153 clergy and lay leaders associated with the diocese have signed “A Pittsburgh Compact for a Way Forward in this Season.” Several phrases indicate the season: “… a season where fundamental differences of faith and practice have torn our Church and our Communion, perhaps beyond mending … perhaps there is a fork in the road ahead that may divide our fellowship … it appears to us that our Church is choosing to ‘walk apart’ from the fellowship and life of the Anglican Communion. In response, God appears to be calling many of us to disassociate from the Episcopal Church while at the same time He is calling others to remain as missionaries within an increasingly hostile ecclesiastical culture….”

The compact concludes:

We are concerned that the history of the church is littered with the wreckage of strife and division, and we do not wish to add to the ruins. We are mindful that our own hands are not clean in the development of this history, and we are particularly brokenhearted over the pride that has too often accompanied our witness. Even as we stand in the shadow of emerging divisions, we beg God for the forgiveness we need and the opportunity for a different future than the one we fear is rapidly coming upon us.

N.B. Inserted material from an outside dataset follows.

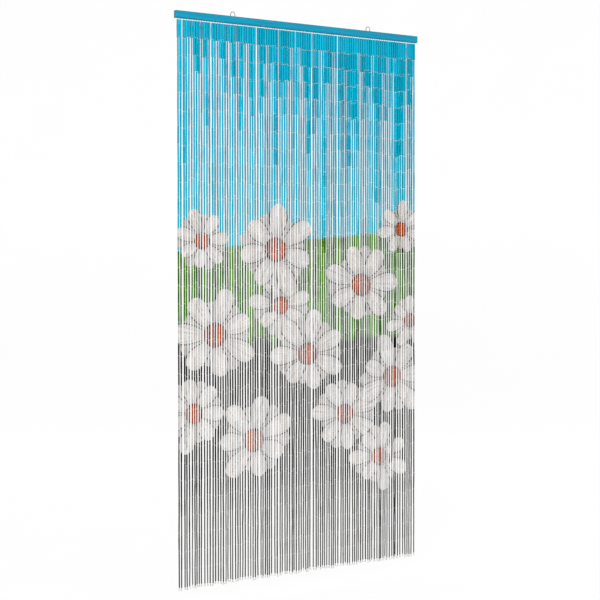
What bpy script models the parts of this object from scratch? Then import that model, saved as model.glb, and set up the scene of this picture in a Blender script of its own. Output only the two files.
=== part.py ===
# Bamboo door curtain. A painted wooden rail hangs from two wire eyes, and a hundred strands
# of thin bamboo tubes hang side by side from one narrow strip in the rail's underside.
#
# Frame: the curtain hangs in the XZ plane and is seen from -Y. X runs along the rail, +Z is up,
# and the origin is the middle of the rail's top face, halfway between the two eyes.

import bmesh
import bpy
import math
import random

MM = 0.001

# Rail
RAIL_LENGTH = 1000 * MM
RAIL_DEPTH = 16 * MM
RAIL_HEIGHT = 25 * MM
RAIL_EDGE = 1.2 * MM
RAIL_EDGE_STEPS = 2

# Clearance that two touching pieces keep
GAP = 0.3 * MM

# Wire eyes that the rail hangs by
EYE_SPACING = 560 * MM
EYE_WIRE = 2.5 * MM
EYE_WIDTH = 19 * MM
EYE_HEIGHT = 17.5 * MM
EYE_LEG_DEPTH = 12 * MM
EYE_ARC_STEPS = 12
EYE_HOLE_SIDES = 12

# Strip that carries the strands, in a groove of the rail
GROOVE_LENGTH = 984 * MM
GROOVE_WIDTH = 3.6 * MM
GROOVE_DEPTH = 3 * MM

# Strands
STRANDS = 100
STRAND_PITCH = 9.85 * MM
STRAND_END = -1988 * MM
STRAND_END_UNEVEN = 4 * MM
LINK_WIDTH = 1.4 * MM
FIRST_TUBE_TOP = -30 * MM
ROWS = 32
JOINT = 2 * MM
TUBE_THICK = 9 * MM
TUBE_THIN = 5.5 * MM
THIN_AT_TOP = 1.1
THIN_AT_FOOT = 0.85
TUBE_SQUARE = 0.92
SHOULDER = 0.6 * MM
TAIL_LENGTH = 11 * MM
TAIL_WIDTH = 1 * MM
TAIL_FAN = 3 * MM
STRAND_SEED = 34000

# Share of strands that stay thick for one row more, at the left and at the right
THICK_ON_LEFT = 0.66
THICK_ON_RIGHT = 0.83
THICK_ROWS_MOST = 13

# How far a strand drifts along the rail at its foot: two slow waves and its own share
WAVES = (
    {"size": 1.3 * MM, "turns": 7.3, "phase": 0.4},
    {"size": 1.1 * MM, "turns": 17.9, "phase": 1.1},
)
OWN_DRIFT = 0.9 * MM
MIDDLE_DRIFT = 0.8 * MM
DEPTH_DRIFT = 2 * MM


def clear_scene():
    for old in list(bpy.data.objects):
        bpy.data.objects.remove(old, do_unlink=True)


def new_collection(name):
    collection = bpy.data.collections.new(name)
    bpy.context.scene.collection.children.link(collection)
    return collection


def new_material(name, colour, roughness, metallic=0.0):
    material = bpy.data.materials.new(name)
    material.use_nodes = True
    shader = material.node_tree.nodes["Principled BSDF"]
    shader.inputs["Base Color"].default_value = (*colour, 1.0)
    shader.inputs["Roughness"].default_value = roughness
    shader.inputs["Metallic"].default_value = metallic
    return material


def add_object(name, mesh, collection, material=None):
    piece = bpy.data.objects.new(name, mesh)
    collection.objects.link(piece)
    if material:
        mesh.materials.append(material)
    return piece


def box_mesh(name, size):
    bm = bmesh.new()
    bmesh.ops.create_cube(bm, size=1.0)
    bmesh.ops.scale(bm, vec=size, verts=bm.verts)
    mesh = bpy.data.meshes.new(name)
    bm.to_mesh(mesh)
    bm.free()
    return mesh


def cylinder_mesh(name, radius, height, sides):
    bm = bmesh.new()
    bmesh.ops.create_cone(
        bm, cap_ends=True, segments=sides, radius1=radius, radius2=radius, depth=height
    )
    mesh = bpy.data.meshes.new(name)
    bm.to_mesh(mesh)
    bm.free()
    return mesh


def cut(piece, cutter):
    cutter.hide_render = True
    cutter.display_type = "WIRE"
    boolean = piece.modifiers.new("Cut " + cutter.name, "BOOLEAN")
    boolean.operation = "DIFFERENCE"
    boolean.solver = "EXACT"
    boolean.object = cutter


def eye_places():
    return {"left": -EYE_SPACING / 2, "right": EYE_SPACING / 2}


def build_rail(parts, cutters, paint):
    size = (RAIL_LENGTH, RAIL_DEPTH, RAIL_HEIGHT)
    rail = add_object("rail", box_mesh("rail", size), parts, paint)
    rail.location = (0, 0, -RAIL_HEIGHT / 2)
    edge = rail.modifiers.new("Sanded edges", "BEVEL")
    edge.width = RAIL_EDGE
    edge.segments = RAIL_EDGE_STEPS

    groove_size = (GROOVE_LENGTH, GROOVE_WIDTH, 2 * GROOVE_DEPTH)
    groove = add_object("groove", box_mesh("groove", groove_size), cutters)
    groove.location = (0, 0, -RAIL_HEIGHT)
    cut(rail, groove)

    # A round hole with flat sides, each of which still clears the wire
    hole_radius = (EYE_WIRE / 2 + GAP) / math.cos(math.pi / EYE_HOLE_SIDES)
    hole_depth = EYE_LEG_DEPTH + GAP
    leg_reach = (EYE_WIDTH - EYE_WIRE) / 2
    for side, eye_x in eye_places().items():
        for end, offset in (("a", -leg_reach), ("b", leg_reach)):
            name = "leg_hole_" + side + "_" + end
            mesh = cylinder_mesh(name, hole_radius, 2 * hole_depth, EYE_HOLE_SIDES)
            hole = add_object(name, mesh, cutters)
            hole.location = (eye_x + offset, 0, 0)
            cut(rail, hole)


def build_eye(name, eye_x, parts, metal):
    """One bent wire: a leg, half a turn and a leg, as a poly curve with a round section."""
    radius = (EYE_WIDTH - EYE_WIRE) / 2
    centre_z = EYE_HEIGHT - EYE_WIRE / 2 - radius
    route = [(-radius, -EYE_LEG_DEPTH)]
    for step in range(EYE_ARC_STEPS + 1):
        angle = math.pi * (1 - step / EYE_ARC_STEPS)
        route.append((radius * math.cos(angle), centre_z + radius * math.sin(angle)))
    route.append((radius, -EYE_LEG_DEPTH))

    wire = bpy.data.curves.new(name, "CURVE")
    wire.dimensions = "3D"
    wire.bevel_depth = EYE_WIRE / 2
    wire.bevel_resolution = 2
    wire.use_fill_caps = True
    spline = wire.splines.new("POLY")
    spline.points.add(len(route) - 1)
    for point, (x, z) in zip(spline.points, route):
        point.co = (x, 0, z, 1)
    eye = add_object(name, wire, parts, metal)
    eye.location = (eye_x, 0, 0)


def strand_plan(index):
    """Where one strand hangs, how thick its tubes are and how it drifts on the way down."""
    draw = random.Random(STRAND_SEED + index)
    share = index / (STRANDS - 1)
    plan = {"x": (index - (STRANDS - 1) / 2) * STRAND_PITCH}
    plan["thick"] = TUBE_THICK * draw.uniform(0.86, 1.03)
    plan["thin"] = TUBE_THIN * draw.uniform(0.93, 1.08)

    stays_thick = THICK_ON_LEFT + (THICK_ON_RIGHT - THICK_ON_LEFT) * share
    plan["thick_rows"] = 1
    while plan["thick_rows"] < THICK_ROWS_MOST and draw.random() < stays_thick:
        plan["thick_rows"] += 1

    foot_drift = OWN_DRIFT * draw.uniform(-1, 1)
    for wave in WAVES:
        angle = 2 * math.pi * wave["turns"] * share + wave["phase"]
        foot_drift += wave["size"] * math.sin(angle)
    plan["foot_drift"] = foot_drift
    plan["middle_drift"] = foot_drift / 2 + MIDDLE_DRIFT * draw.uniform(-1, 1)
    plan["foot_depth"] = DEPTH_DRIFT * draw.uniform(-1, 1)
    plan["end"] = STRAND_END + STRAND_END_UNEVEN * draw.uniform(-1, 1)
    plan["tail_fan"] = TAIL_FAN * draw.uniform(-1, 1)
    return plan


def strand_sections(index):
    """The square sections of one strand from its link down to its wire tail."""
    plan = strand_plan(index)
    row = (FIRST_TUBE_TOP - plan["end"] + JOINT) / ROWS
    thick_end = FIRST_TUBE_TOP - plan["thick_rows"] * row + JOINT
    middle = (thick_end + plan["end"]) / 2

    def section(z, width, drift, depth):
        return {"x": plan["x"] + drift, "y": depth, "z": z, "width": width}

    thick = plan["thick"] * TUBE_SQUARE
    thin = plan["thin"] * TUBE_SQUARE
    fall = (FIRST_TUBE_TOP - thick_end) / (FIRST_TUBE_TOP - middle)
    upper_drift = plan["middle_drift"] * fall
    upper_depth = plan["foot_depth"] / 2 * fall
    foot = plan["foot_drift"]
    depth = plan["foot_depth"]
    return [
        section(FIRST_TUBE_TOP, LINK_WIDTH, 0, 0),
        section(FIRST_TUBE_TOP - SHOULDER, thick, 0, 0),
        section(thick_end, thick, upper_drift, upper_depth),
        section(thick_end - SHOULDER, thin * THIN_AT_TOP, upper_drift, upper_depth),
        section(middle, thin, plan["middle_drift"], depth / 2),
        section(plan["end"], thin * THIN_AT_FOOT, foot, depth),
        section(plan["end"] - TAIL_LENGTH, TAIL_WIDTH, foot + plan["tail_fan"], depth),
    ]


def move_face_to(face, x, y, z, width, depth):
    centre = face.calc_center_median()
    for vert in face.verts:
        side_x = math.copysign(width / 2, vert.co.x - centre.x)
        side_y = math.copysign(depth / 2, vert.co.y - centre.y)
        vert.co = (x + side_x, y + side_y, z)


def build_strands(parts, paint):
    """A strip of alternate narrow and wide faces, whose narrow faces grow into strands."""
    strip_length = GROOVE_LENGTH - 2 * GAP
    strip_width = GROOVE_WIDTH - 2 * GAP
    strip_height = GROOVE_DEPTH - GAP
    columns = 2 * STRANDS + 1

    stations = [-strip_length / 2]
    for index in range(STRANDS):
        x = strand_plan(index)["x"]
        stations += [x - LINK_WIDTH / 2, x + LINK_WIDTH / 2]
    stations.append(strip_length / 2)

    bm = bmesh.new()
    bmesh.ops.create_grid(bm, x_segments=columns, y_segments=1, size=0.5)
    for vert in bm.verts:
        station = round((vert.co.x + 0.5) * columns)
        side_y = math.copysign(strip_width / 2, vert.co.y)
        vert.co = (stations[station], side_y, -RAIL_HEIGHT)
    underside = sorted(bm.faces, key=lambda face: face.calc_center_median().x)
    top = bmesh.ops.extrude_face_region(bm, geom=underside, use_keep_orig=True)
    top_verts = [item for item in top["geom"] if isinstance(item, bmesh.types.BMVert)]
    bmesh.ops.translate(bm, vec=(0, 0, strip_height), verts=top_verts)

    for index in range(STRANDS):
        face = underside[2 * index + 1]
        for at in strand_sections(index):
            face = bmesh.ops.extrude_discrete_faces(bm, faces=[face])["faces"][0]
            move_face_to(face, at["x"], at["y"], at["z"], at["width"], at["width"])
    bmesh.ops.recalc_face_normals(bm, faces=bm.faces)

    mesh = bpy.data.meshes.new("strands")
    bm.to_mesh(mesh)
    bm.free()
    add_object("strands", mesh, parts, paint)


def main():
    clear_scene()
    parts = new_collection("Bamboo door curtain")
    cutters = new_collection("Cutters")
    rail_paint = new_material("rail_paint", (0.03, 0.33, 0.57), 0.45)
    strand_paint = new_material("strand_paint", (0.20, 0.48, 0.62), 0.55)
    eye_metal = new_material("eye_metal", (0.36, 0.36, 0.36), 0.3, 1.0)

    build_rail(parts, cutters, rail_paint)
    for side, eye_x in eye_places().items():
        build_eye("hanging_eye_" + side, eye_x, parts, eye_metal)
    build_strands(parts, strand_paint)


main()
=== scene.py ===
# %% [markdown]
# A bamboo door curtain, dressed from its plain solids.
#
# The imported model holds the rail, the two wire eyes and a hundred plain hanging rods at their
# real sizes. This lesson turns the rods into what hangs there on the real curtain: strings of
# short bamboo tubes, linked by small wire loops, with a picture printed across them.
# The rail keeps its solid and only gets its paint.

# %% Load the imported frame
import bmesh
import bpy
import math
import random
from mathutils import Matrix, Vector


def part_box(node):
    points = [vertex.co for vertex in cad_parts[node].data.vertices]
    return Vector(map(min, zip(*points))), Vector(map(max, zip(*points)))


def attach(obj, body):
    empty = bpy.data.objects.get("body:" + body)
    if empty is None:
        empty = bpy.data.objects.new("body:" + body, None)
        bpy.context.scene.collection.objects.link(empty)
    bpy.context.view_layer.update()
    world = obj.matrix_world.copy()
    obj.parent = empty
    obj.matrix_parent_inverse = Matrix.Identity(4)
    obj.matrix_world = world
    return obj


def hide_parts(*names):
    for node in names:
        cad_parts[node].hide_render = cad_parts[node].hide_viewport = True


MM = 0.001
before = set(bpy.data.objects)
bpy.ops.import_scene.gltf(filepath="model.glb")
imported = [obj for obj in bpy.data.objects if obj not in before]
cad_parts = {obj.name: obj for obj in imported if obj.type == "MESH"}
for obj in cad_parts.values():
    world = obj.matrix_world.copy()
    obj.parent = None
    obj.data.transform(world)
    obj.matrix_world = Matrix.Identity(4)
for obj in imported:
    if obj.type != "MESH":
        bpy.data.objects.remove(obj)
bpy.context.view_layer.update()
rail_low, rail_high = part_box("rail")
print("nodes:", sorted(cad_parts))

# %% [markdown]
# The camera stands a little over four metres away, to the left of the curtain and about halfway
# up, and looks almost level. A long lens keeps the strands nearly parallel. The frame is
# lowered slightly with the lens shift, as a photographer does to keep upright lines upright.

# %% Camera
CAMERA_PLACE = (-2.0447, -3.7097, -0.8413)
CAMERA_TURN = 28.742
CAMERA_DOWN = 0.9
CAMERA_LENS = 69.71
CAMERA_SENSOR = 36
CAMERA_SHIFT = -0.04335

camera_data = bpy.data.cameras.new("camera")
camera_data.lens = CAMERA_LENS
camera_data.sensor_width = CAMERA_SENSOR
camera_data.shift_y = CAMERA_SHIFT
camera = bpy.data.objects.new("camera", camera_data)
camera.location = CAMERA_PLACE
camera.rotation_euler = (math.radians(90 - CAMERA_DOWN), 0, math.radians(-CAMERA_TURN))
bpy.context.scene.collection.objects.link(camera)
bpy.context.scene.camera = camera
bpy.context.scene.view_settings.view_transform = "Standard"
print("camera is", round(Vector(CAMERA_PLACE).xy.length, 2), "m away, lens", CAMERA_LENS, "mm")

# %% [markdown]
# A material here is a small tree of shader nodes. Written out in full, such a tree is long and
# hard to follow, so a helper writes it as sums: each call adds one node and hands back its
# output, and the next call takes that output as its input. The tree reads the place of a point
# on the object in metres, so a pattern has the same scale on every piece.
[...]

We are mindful of God’s weakness displayed in Christ’s Cross, and of the Apostle Paul’s consistent advocacy of the weakness of the Cross as the way of Christian life and ministry. Because of this, we forsake the spirit of condemnation and the opportunity for litigation. We look instead for clarity and charity towards all, and will work towards any prospect for just mediation. We pray to God for the heart to bear any difficulties with joyful grace, peaceful spirits, and confidence in His provision.

Among the signatories are clergy at Trinity Episcopal School for Ministry. Bishops of the diocese did not sign the compact.

Conservative comment on the Compact is available here.

The Diocesan, Bob Duncan, was present at the cross-boundary Episcopal consecrations in Kenya and Uganda, as well as the cross-boundary consecration of Martyn Minns. The Living Church reported on July 31

“Never, ever has he [the Archbishop of Canterbury] spoken publicly in defense of the orthodox in the United States,” Bishop Duncan said of the Most Rev. Rowan Williams, adding that “the cost is his office.”

Williams has not invited Minns to Lambeth 2008.

The compact is posted on the diocese’s Parish Toolbox website. The website’s about statement begins “Parishes and people of the Episcopal Diocese of Pittsburgh face significant choices this year about our continued relationship to The Episcopal Church. http://www.parishtoolbox.org is a diocesan resource developed to help parishes and people make those choices.” (July 27, 2007)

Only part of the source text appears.